### Aim of the task
Return the material below in full and exactly.

### JSON records of objects
..........
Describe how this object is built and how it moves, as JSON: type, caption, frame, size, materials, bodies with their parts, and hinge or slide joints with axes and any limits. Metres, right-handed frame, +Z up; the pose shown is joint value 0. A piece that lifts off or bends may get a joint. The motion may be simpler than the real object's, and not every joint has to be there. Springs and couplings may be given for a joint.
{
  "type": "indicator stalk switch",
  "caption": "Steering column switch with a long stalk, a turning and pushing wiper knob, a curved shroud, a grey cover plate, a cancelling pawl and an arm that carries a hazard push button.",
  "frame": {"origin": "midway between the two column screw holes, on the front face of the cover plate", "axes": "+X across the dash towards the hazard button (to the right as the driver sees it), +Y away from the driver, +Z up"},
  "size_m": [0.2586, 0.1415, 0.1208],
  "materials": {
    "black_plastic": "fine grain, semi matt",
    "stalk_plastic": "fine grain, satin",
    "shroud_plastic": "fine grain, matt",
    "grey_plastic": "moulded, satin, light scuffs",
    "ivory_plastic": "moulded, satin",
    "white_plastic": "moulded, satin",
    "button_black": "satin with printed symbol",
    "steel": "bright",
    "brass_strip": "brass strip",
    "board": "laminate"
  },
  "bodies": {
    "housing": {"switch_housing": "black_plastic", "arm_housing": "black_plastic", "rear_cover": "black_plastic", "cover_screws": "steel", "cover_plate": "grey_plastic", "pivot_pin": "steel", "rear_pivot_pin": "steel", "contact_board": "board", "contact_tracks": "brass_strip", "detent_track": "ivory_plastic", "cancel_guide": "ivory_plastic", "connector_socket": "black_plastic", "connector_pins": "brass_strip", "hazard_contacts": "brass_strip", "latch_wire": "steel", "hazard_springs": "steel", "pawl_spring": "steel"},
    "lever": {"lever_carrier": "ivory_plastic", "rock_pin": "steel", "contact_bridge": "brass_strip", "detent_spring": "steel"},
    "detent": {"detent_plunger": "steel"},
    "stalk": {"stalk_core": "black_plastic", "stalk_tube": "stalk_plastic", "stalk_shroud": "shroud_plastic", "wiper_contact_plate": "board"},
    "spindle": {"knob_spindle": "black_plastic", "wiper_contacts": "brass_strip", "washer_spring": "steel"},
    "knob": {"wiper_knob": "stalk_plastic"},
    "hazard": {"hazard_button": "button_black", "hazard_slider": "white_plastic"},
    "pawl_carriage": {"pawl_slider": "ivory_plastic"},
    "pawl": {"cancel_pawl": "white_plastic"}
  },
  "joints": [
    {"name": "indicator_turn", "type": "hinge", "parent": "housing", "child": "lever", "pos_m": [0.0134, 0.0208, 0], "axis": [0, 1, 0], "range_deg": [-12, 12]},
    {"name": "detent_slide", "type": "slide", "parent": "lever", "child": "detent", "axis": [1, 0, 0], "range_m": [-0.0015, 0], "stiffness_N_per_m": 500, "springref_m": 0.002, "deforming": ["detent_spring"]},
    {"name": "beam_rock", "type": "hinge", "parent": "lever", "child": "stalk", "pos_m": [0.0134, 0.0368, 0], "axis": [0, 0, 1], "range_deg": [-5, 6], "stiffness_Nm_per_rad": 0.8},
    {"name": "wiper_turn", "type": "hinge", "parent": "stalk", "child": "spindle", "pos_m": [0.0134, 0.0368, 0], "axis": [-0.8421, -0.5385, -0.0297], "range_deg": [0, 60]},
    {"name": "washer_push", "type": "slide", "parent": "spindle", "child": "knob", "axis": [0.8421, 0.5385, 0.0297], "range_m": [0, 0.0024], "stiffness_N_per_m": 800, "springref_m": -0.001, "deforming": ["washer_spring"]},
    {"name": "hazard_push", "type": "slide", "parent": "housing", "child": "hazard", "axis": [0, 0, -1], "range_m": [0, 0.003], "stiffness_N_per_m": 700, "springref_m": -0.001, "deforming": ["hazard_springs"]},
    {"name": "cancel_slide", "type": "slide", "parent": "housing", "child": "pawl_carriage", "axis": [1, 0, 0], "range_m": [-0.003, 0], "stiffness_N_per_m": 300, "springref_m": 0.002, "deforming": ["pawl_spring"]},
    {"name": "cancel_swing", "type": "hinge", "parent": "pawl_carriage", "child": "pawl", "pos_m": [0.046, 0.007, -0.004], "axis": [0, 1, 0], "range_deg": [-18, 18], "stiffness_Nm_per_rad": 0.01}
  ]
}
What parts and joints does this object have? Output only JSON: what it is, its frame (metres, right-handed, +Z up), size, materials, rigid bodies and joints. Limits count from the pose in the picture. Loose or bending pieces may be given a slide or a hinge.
..........
### Full response
Describe how this object is built and how it moves, as JSON: type, caption, frame, size, materials, bodies with their parts, and hinge or slide joints with axes and any limits. Metres, right-handed frame, +Z up; the pose shown is joint value 0. A piece that lifts off or bends may get a joint. The motion may be simpler than the real object's, and not every joint has to be there. Springs and couplings may be given for a joint.
{
  "type": "indicator stalk switch",
  "caption": "Steering column switch with a long stalk, a turning and pushing wiper knob, a curved shroud, a grey cover plate, a cancelling pawl and an arm that carries a hazard push button.",
  "frame": {"origin": "midway between the two column screw holes, on the front face of the cover plate", "axes": "+X across the dash towards the hazard button (to the right as the driver sees it), +Y away from the driver, +Z up"},
  "size_m": [0.2586, 0.1415, 0.1208],
  "materials": {
    "black_plastic": "fine grain, semi matt",
    "stalk_plastic": "fine grain, satin",
    "shroud_plastic": "fine grain, matt",
    "grey_plastic": "moulded, satin, light scuffs",
    "ivory_plastic": "moulded, satin",
    "white_plastic": "moulded, satin",
    "button_black": "satin with printed symbol",
    "steel": "bright",
    "brass_strip": "brass strip",
    "board": "laminate"
  },
  "bodies": {
    "housing": {"switch_housing": "black_plastic", "arm_housing": "black_plastic", "rear_cover": "black_plastic", "cover_screws": "steel", "cover_plate": "grey_plastic", "pivot_pin": "steel", "rear_pivot_pin": "steel", "contact_board": "board", "contact_tracks": "brass_strip", "detent_track": "ivory_plastic", "cancel_guide": "ivory_plastic", "connector_socket": "black_plastic", "connector_pins": "brass_strip", "hazard_contacts": "brass_strip", "latch_wire": "steel", "hazard_springs": "steel", "pawl_spring": "steel"},
    "lever": {"lever_carrier": "ivory_plastic", "rock_pin": "steel", "contact_bridge": "brass_strip", "detent_spring": "steel"},
    "detent": {"detent_plunger": "steel"},
    "stalk": {"stalk_core": "black_plastic", "stalk_tube": "stalk_plastic", "stalk_shroud": "shroud_plastic", "wiper_contact_plate": "board"},
    "spindle": {"knob_spindle": "black_plastic", "wiper_contacts": "brass_strip", "washer_spring": "steel"},
    "knob": {"wiper_knob": "stalk_plastic"},
    "hazard": {"hazard_button": "button_black", "hazard_slider": "white_plastic"},
    "pawl_carriage": {"pawl_slider": "ivory_plastic"},
    "pawl": {"cancel_pawl": "white_plastic"}
  },
  "joints": [
    {"name": "indicator_turn", "type": "hinge", "parent": "housing", "child": "lever", "pos_m": [0.0134, 0.0208, 0], "axis": [0, 1, 0], "range_deg": [-12, 12]},
    {"name": "detent_slide", "type": "slide", "parent": "lever", "child": "detent", "axis": [1, 0, 0], "range_m": [-0.0015, 0], "stiffness_N_per_m": 500, "springref_m": 0.002, "deforming": ["detent_spring"]},
    {"name": "beam_rock", "type": "hinge", "parent": "lever", "child": "stalk", "pos_m": [0.0134, 0.0368, 0], "axis": [0, 0, 1], "range_deg": [-5, 6], "stiffness_Nm_per_rad": 0.8},
    {"name": "wiper_turn", "type": "hinge", "parent": "stalk", "child": "spindle", "pos_m": [0.0134, 0.0368, 0], "axis": [-0.8421, -0.5385, -0.0297], "range_deg": [0, 60]},
    {"name": "washer_push", "type": "slide", "parent": "spindle", "child": "knob", "axis": [0.8421, 0.5385, 0.0297], "range_m": [0, 0.0024], "stiffness_N_per_m": 800, "springref_m": -0.001, "deforming": ["washer_spring"]},
    {"name": "hazard_push", "type": "slide", "parent": "housing", "child": "hazard", "axis": [0, 0, -1], "range_m": [0, 0.003], "stiffness_N_per_m": 700, "springref_m": -0.001, "deforming": ["hazard_springs"]},
    {"name": "cancel_slide", "type": "slide", "parent": "housing", "child": "pawl_carriage", "axis": [1, 0, 0], "range_m": [-0.003, 0], "stiffness_N_per_m": 300, "springref_m": 0.002, "deforming": ["pawl_spring"]},
    {"name": "cancel_swing", "type": "hinge", "parent": "pawl_carriage", "child": "pawl", "pos_m": [0.046, 0.007, -0.004], "axis": [0, 1, 0], "range_deg": [-18, 18], "stiffness_Nm_per_rad": 0.01}
  ]
}
What parts and joints does this object have? Output only JSON: what it is, its frame (metres, right-handed, +Z up), size, materials, rigid bodies and joints. Limits count from the pose in the picture. Loose or bending pieces may be given a slide or a hinge.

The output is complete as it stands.